Where a symbol can be established in a single occurrence, a motif is built in layers. They crop up again and again at key moments. It's the very repetitive nature of motifs that can make them a useful organizational tool for a query or synopsis.

Mind you, we're not talking about anything other than how to organize your condensed plot summaries. Writers have a hard time writing clear, focused summaries because, let's face it, it's not an easy task. If you can use the motif to create a roadmap, you might make your plot summary more lucid, more condensed, and even more entertaining.

Let's say, for example, that your serial killer villain always places a personal ad describing his victim before he strikes. How many victims are there? How many ads? Write down the ads for those victims, and then write a bullet list of the key events that occur between the ads. You now have a skeletal plot outline, and have only to flesh it out, and might end up with something like:


Detective Sandra Cornelius is called to a grisly murder scene in which a young woman was skinned alive. A personal ad is taped to the wall above the body.

SWF, 23, brunette, rides bike to work, that skin will be my trophy.

The newspaper office provides the original order for the ad, and Sandra begins following the trail of clues. The false address leads her to an abandoned farm miles from town, inhabited only by mice and spiders. But in the mailbox, she finds another ad:

SWF, 27, long blonde hair, loves to dance, those legs will be mine forever.

Sandra returns to the newspaper office, but they have no record of this ad. She begins calling dance studios and making the rounds to see if anyone has noticed suspicious behavior. Again and again, she's frustrated by a lack of evidence, but then the call comes. Another body has been found, and this time the corpse's legs have been removed.

She identifies the source of the second ad as a consumer weekly, and begins scouring all the area papers for more ads in between following other clues. No more ads appear for a week, but then in the Sunday paper, she sees an ad that chills her blood.

SWF, 32, cap of golden curls, wears a star and frequents newspaper offices and dance clubs, you will have no eyes to see me, no mouth to speak my name, and no ears to hear your own screams.

She hears footsteps on the second floor. Her weapons are up there, safely stowed in a drawer. Can she get to them before the killer gets to her? Or should she use a weapon from the first floor -- a fireplace poker, a kitchen knife? As she's deciding, a hood drops over her head from behind, and strong hands twist the fabric until she cannot breathe. The fight is on. But she knows her home better than the killer does, and she is able to back him toward a basement door with a weak latch. She counts the steps until they are right at the threshold, and then she launches them both backward just as she's about to lose consciousness. The fall breaks his grip, and she uses a hammer to knock him out and a clothesline to tie him up.

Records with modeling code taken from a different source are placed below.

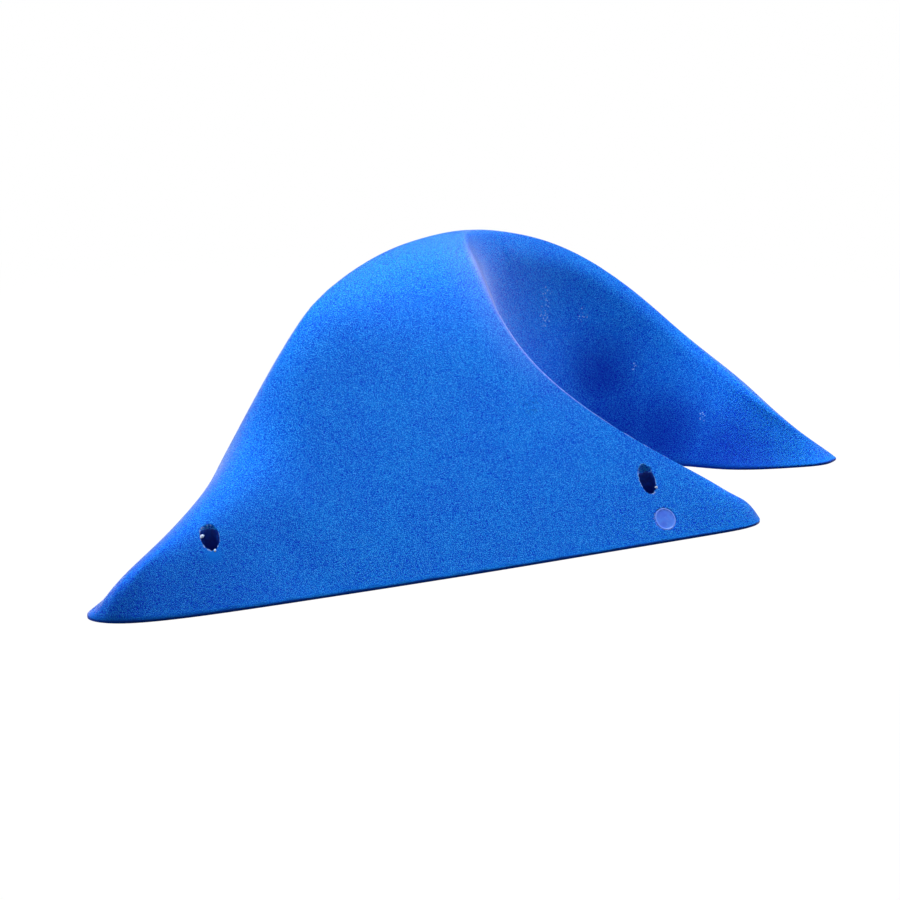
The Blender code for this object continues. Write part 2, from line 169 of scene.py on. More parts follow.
def newMaterial(name):
    made = bpy.data.materials.new(name)
    made.use_nodes = True
    made.node_tree.nodes.clear()
    return made


def finishShader(tree, inputs):
    shader = addNode(tree, "BsdfPrincipled", inputs)
    addNode(tree, "OutputMaterial", {"Surface": shader})


def combined(tree, operation, shares):
    result = shares[0]
    for share in shares[1:]:
        result = addNode(tree, "Math", {0: result, 1: share}, operation=operation)
    return result


def anyOf(tree, *shares):
    return combined(tree, "MAXIMUM", shares)


def allOf(tree, *shares):
    return combined(tree, "MULTIPLY", shares)


def near(tree, place, centre, reach, share=1.0):     # the share at the centre, 0 from reach on
    gap = addNode(tree, "VectorMath", {0: place, 1: centre}, output="Value", operation="DISTANCE")
    return addNode(tree, "MapRange", {"Value": gap, "From Min": reach, "From Max": 0, "To Max": share},
                   **easing)


# Where the CAD has its screw axes and its badge

screwAxes = {}
for nodeName in frame["nodes"]:
    if nodeName.startswith("washer_"):
        low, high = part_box(nodeName)
        screwAxes[nodeName] = (low + high) / 2


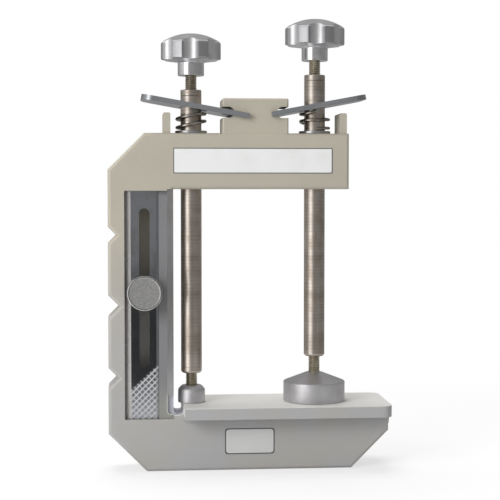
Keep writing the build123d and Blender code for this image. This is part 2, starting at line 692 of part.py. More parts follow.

Now, this is far from a good plot summary. It's too long for a query, and not developed enough for a synopsis -- and it's a shaky plot with no motive, etc. -- but for our purposes, it will serve as a decent illustration. You see how the personal ads are used to act as transitions between the pieces of plot? And you see how they illustrate something meaningful about the story? Using the motif elements as touchstones like this can create a sense of unity and coherence in the plot summary.

It doesn't have to be something that would be offset and italicized like the personal ads. Above we mentioned that carriages are a recurring motif in Pride and Prejudice, and are associated with major change. For those of you familiar with the story, try this exercise:
  1. List the carriage trips that occur in the book
  2. Between the carriage trips, list the major events that occur in each location.
  3. String the ideas together in paragraph form. Whenever you get to a carriage trip, start a new paragraph. (You might have other new paragraphs besides these, but to highlight the motif and let it do its organizing job in the plot summary, make sure it always appears at the start of new paragraphs.)

This isn't a cookie cutter method and it won't work for all stories, not even for all stories with strong motifs. But perhaps it will work on one of yours. Give it a try and see how it goes.



Leona said...

Holy cow, Theresa! Or should cow be capitalized? *chews on fingernail for moment

Now I want to write that story. I have to KNOW. What happens? Why? Who did it? It's okay though, I have enough stories on my plate right now. Although I have no access to a couple of them at this time. :(

But using your example, how would you incorporate this into a query letter. Start it with the ad regarding her? Then move on to the rest? I'm now very intrigued and wonder if this is a story you've read??

Sylvia said...

I have a motif! Eeep. I had no idea.

I need to work on this in the draft, I knew that the important scenes always happened at the same geographical feature but I didn't really think about how to draw that out.

This is neat.

Edittorrent said...

"Whenever Maisie goes to the beach, something bad happens. Sunburn, a tsunami, sand in her bikini. But the worst of all is when she gets knocked off her boogie board by a predatory seagull and has to be rescued by a sexy lifeguard. He doesn't hesitate to castigate her for ruining his lunch break...."

That is, is it all good things or bad things that happen there in the geographical place?

Sylvia said...

*bites lip* Um. Good things, kind of.

"Rivers are a place of peace of tranquility for Clotilde. She couldn't imagine that they have the same effect on Kevin, the murderer that she is trying to catch."

Hers are above ground, his are subterranean.